24 Nisan 2014 Perşembe

Levhalar Tektoniği Nedir Nerelerde Gözükür Hakkında Bilgi

aklindaki.blogspot.com
   Çok sayıda olaya açıklama getirerek, XX. yy'da bir bilimsel devrim oluşturan yerbilim kuramı. levhalar tektoniğine (levhalar kuramı, dilimler kuramı da denir) göre, Yer'in dış kabuğu, "astenosfer" adı verilen 100 km derinlikteki akışkan tabaka üstünde yer değiştiren, katı litosfer (taşküre) levhalarından oluşur. Okyanus orta sırtları, ada kemerleri, genç sıradağlar ve dönüşüm kırıklarıyla sınırlanan, karşılıklı olarak yer değiştiren ve sürekli yenilenen söz konusu levhalar, okyanus kabuğunu oluşturan (okyanus diplerinin yenişlemesi kuramı) okyanus orta sırtlarında ortaya çıkar ve yılda yaklaşık 4 cm hızla, bağlı oldukları kıtaları da sürükleyerek, yanlamasına hareket ederler. Ters yönde hareket eden iki levha karşılaşınca, daha yoğun olan, daha hafif olanın altına kayar ve astenosferde erir. Birbirlerine dokundukları kuşakta, okyanuslarda ada kemerleri, kıtalardaysa sıradağlar oluşturan, derin çukurlarla sınırlanmış, tersine dönme hareketleri gerçekleşir. Dönüşüm  kırıkları da , iki sınırdaş levha arasındaki yanal oluk kuşağını oluştururlar.

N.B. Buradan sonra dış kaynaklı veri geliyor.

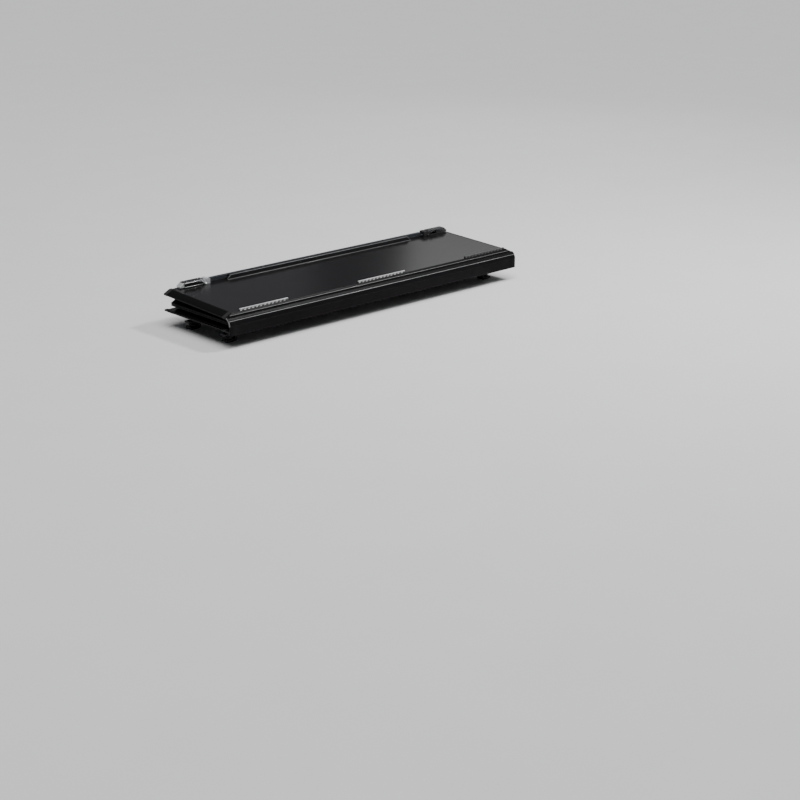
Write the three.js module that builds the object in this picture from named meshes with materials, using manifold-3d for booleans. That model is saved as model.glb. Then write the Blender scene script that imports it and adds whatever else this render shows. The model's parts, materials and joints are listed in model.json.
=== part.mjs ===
// A four-panel folding pickup bed cover, folded up on its clamped front panel.
// The panels wrap as a spiral, so the stack from bottom to top is first, third, fourth and second panel.
// Millimetres. +X is the truck's right, +Y points to the cab and +Z is up. The origin ends up under the
// middle of the finished model, on the surface that the four bed clamps stand on.
import * as THREE from 'three';
import Module from 'manifold-3d';
import { mergeVertices } from 'three/addons/utils/BufferGeometryUtils.js';

const wasm = await Module();
wasm.setup();

// ---------- driving dimensions ----------
const GAP = 0.3; // between pieces that touch
const WIDTH = 1770; // outer skins, side to side
const FACE_WIDTH = 1710; // inner faces, which are narrower, so that the side rails are bevelled
const DEPTH = 460; // first and second panel, front to back
const INNER_DEPTH = 432; // third and fourth panel
const THICK = 22; // one panel
const SKIN = 1; // one aluminium face sheet
const EDGE = 6; // upright part of a panel's edge, beside the outer skin
const RAIL = 30; // width of a frame rail, under the inner face
const LIP = 6; // visible edge of a side rail
const HALF = WIDTH / 2;
const FACE = FACE_WIDTH / 2;

const THIRD_Z = THICK + 3; // underside of the third panel, which rests on the bumpers
const FOURTH_Z = THIRD_Z + THICK + 2;
const INNER_Y = 4; // rear edge of the third and fourth panels
const SET_BACK = 20; // they are narrower than the others by this at each side
const TILT = THREE.MathUtils.degToRad(2); // the second panel rests on the fourth panel's latches
const SECOND = [0, 0.4, 74]; // rear edge of the second panel's outer skin

const BAND = 3; // thickness of a flexible hinge band
const WIDE_BAND = { half: HALF + 4, radius: 38, y: 5, z: 46, low: 19, end: 63 };

const CLAMP = {
  x: 802, // screw axis
  leg: [770, 778],
  foot: [-62, -50.3],
  wheel: [-50, -40.2],
  jaw: [-32, -24],
  width: 40,
  rows: [95, 365], // along the first panel
  stud: 5,
};
// Top latches: the left one stands further in from the edge than the right one.
const LATCH = { nose: { left: 820, right: 853 }, deep: 38, tall: 26, length: 165 };

// ---------- materials ----------
const finish = (color, roughness, metalness) => () =>
  new THREE.MeshStandardMaterial({ color, roughness, metalness });
const skinFinish = finish(0x17171a, 0.45, 0.2);
const railFinish = finish(0x1b1b1d, 0.5, 0.4);
const coreFinish = finish(0xd9d4c4, 0.9, 0);
const rubberFinish = finish(0x0c0c0d, 0.8, 0);
const bandFinish = finish(0x0e0d10, 0.55, 0);
const barFinish = finish(0x3c4046, 0.4, 0.6);
const padFinish = finish(0xa9a9ad, 0.6, 0);
const steelFinish = finish(0xb9bcc0, 0.3, 1);
const housingFinish = finish(0x1d1e20, 0.5, 0.3);
const castFinish = finish(0x2a2b2d, 0.6, 0.5);

// ---------- helpers ----------
const ALONG_X = new THREE.Matrix4().makeBasis(
  new THREE.Vector3(0, 1, 0),
  new THREE.Vector3(0, 0, 1),
  new THREE.Vector3(1, 0, 0),
);
const ALONG_Y = new THREE.Matrix4().makeBasis(
  new THREE.Vector3(0, 0, 1),
  new THREE.Vector3(1, 0, 0),
  new THREE.Vector3(0, 1, 0),
);

// A prism on a list of (a, b) points, with round holes given as (a, b, radius).
function prism(points, depth, matrix, holes = []) {
  const corners = points.map(([a, b]) => new THREE.Vector2(a, b));
  if (THREE.ShapeUtils.isClockWise(corners)) corners.reverse();
  const shape = new THREE.Shape(corners);
  for (const [a, b, radius] of holes) {
    shape.holes.push(new THREE.Path().absarc(a, b, radius, 0, 2 * Math.PI, true));
  }
  const geometry = new THREE.ExtrudeGeometry(shape, { depth, bevelEnabled: false, curveSegments: 10 });
  if (matrix) geometry.applyMatrix4(matrix);
  return geometry;
}

// A bar whose (y, z) outline runs across the cover from x0 to x1.
function acrossBar(points, x0, x1) {
  return prism(points, x1 - x0, ALONG_X).translate(x0, 0, 0);
}

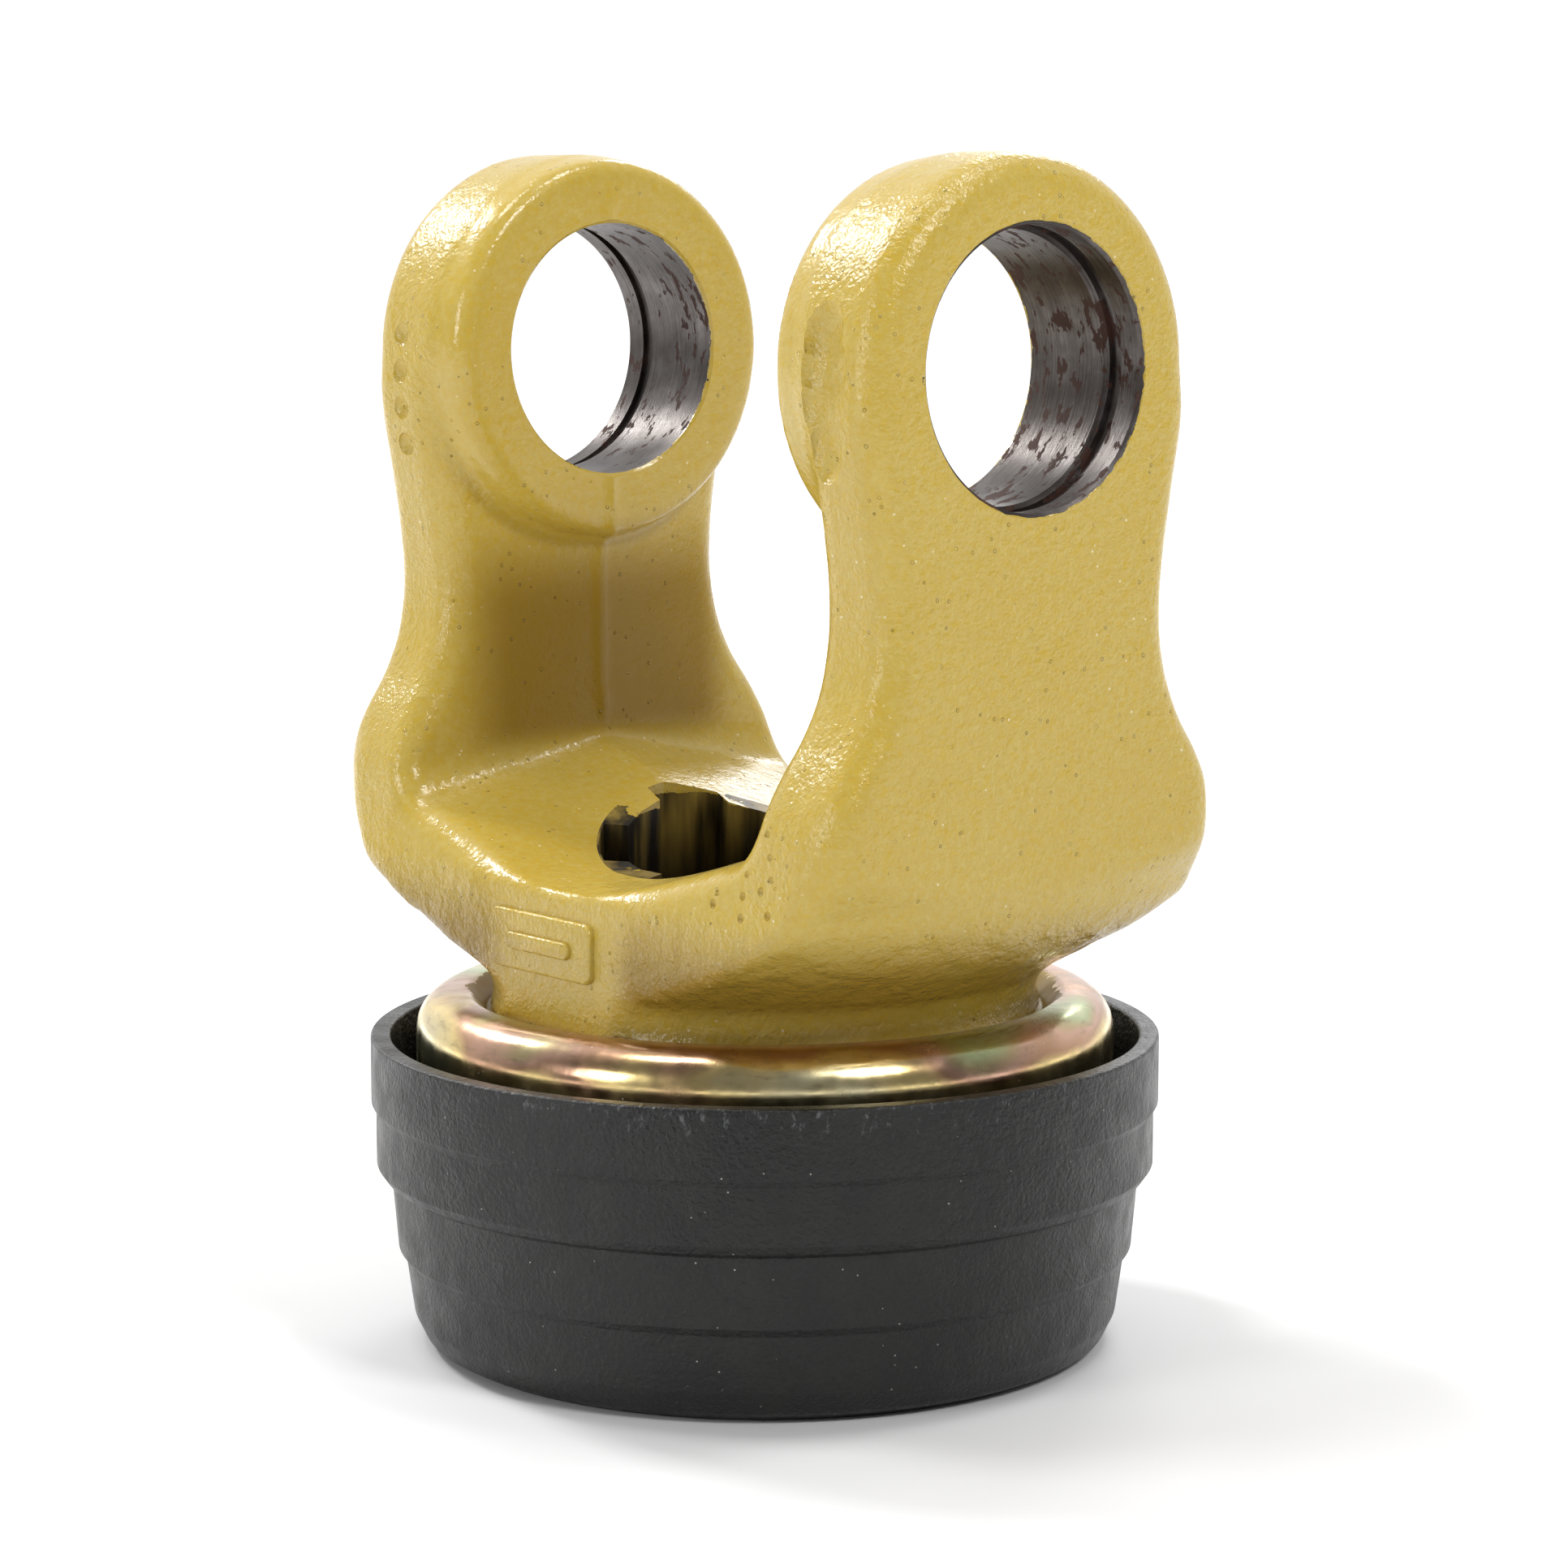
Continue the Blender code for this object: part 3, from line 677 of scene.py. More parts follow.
def foundry_plate():
    """A blank raised plate with one plain rib on the flank, where such forgings carry their marks."""
    thick, depth = 0.55, 3.0
    middle, height, half_width, half_height = 2.0, 44.6, 8.6, 3.1
    corner, rib_half, rib_radius = 1.2, 4.6, 0.9
    outline = []
    for index, (side, up) in enumerate(((1, 1), (-1, 1), (-1, -1), (1, -1))):
        centre = (side * (half_width - corner), up * (half_height - corner))
        outline += arc(centre, corner, 90.0 * index, 90.0 * (index + 1), 6)
    plate = extruded("plate", outline, depth)
    rib_ends = arc((rib_half, 0.0), rib_radius, -90.0, 90.0, 8)
    rib_ends += arc((-rib_half, 0.0), rib_radius, 90.0, 270.0, 8)
    rib = extruded("rib", rib_ends, depth + 2 * thick)
    stand = Matrix.Rotation(math.radians(-90), 4, "Z") @ Matrix.Rotation(math.radians(90), 4, "X")
    for piece in (plate, rib):
        soften_edges(piece)
        across = -flank(height) - thick + depth / 2
        piece.matrix_world = Matrix.Translation(Vector((across, middle, height)) * MM) @ stand
    return plate, rib


def dimple_marks():
    """A column of plain round dimples in the far ear's side."""
    y, depth, radius = 36.2, 0.7, 1.4
    dimples = []
    for z in (105.6, 101.6, 97.6, 93.6):
        dimples.append(ball_shape("dimple", (depth, radius, radius), (-flank(z) - 0.15, y, z)))
    return dimples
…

   Günümüze kadar başlıca altı levha (avrasya, Amerika, Afrika, Antartika, Büyük Okyanus, Hint-Avustralya levhaları) ile birkaç küçük levhanın varlığı ortaya konmuştur. Levhalar tektoniği, deprem dağılımı (levhalarda hemen hiç deprem olmaz; yalnızca levha sınırlarında depremler gözlenir), sıraadağ oluşumu, kıtaların kayması, vb. birçok olayın açıklanmasını sağlamıştır. Sözgelimi , Afrika ile Amerika kıtalarının birbirlerinden uzaklaşmasının nedeni, Atlas okyanusu orta sırtında oluşmuş Afrika ve Amerika levhalarının ters yönde hareket etmeleridir.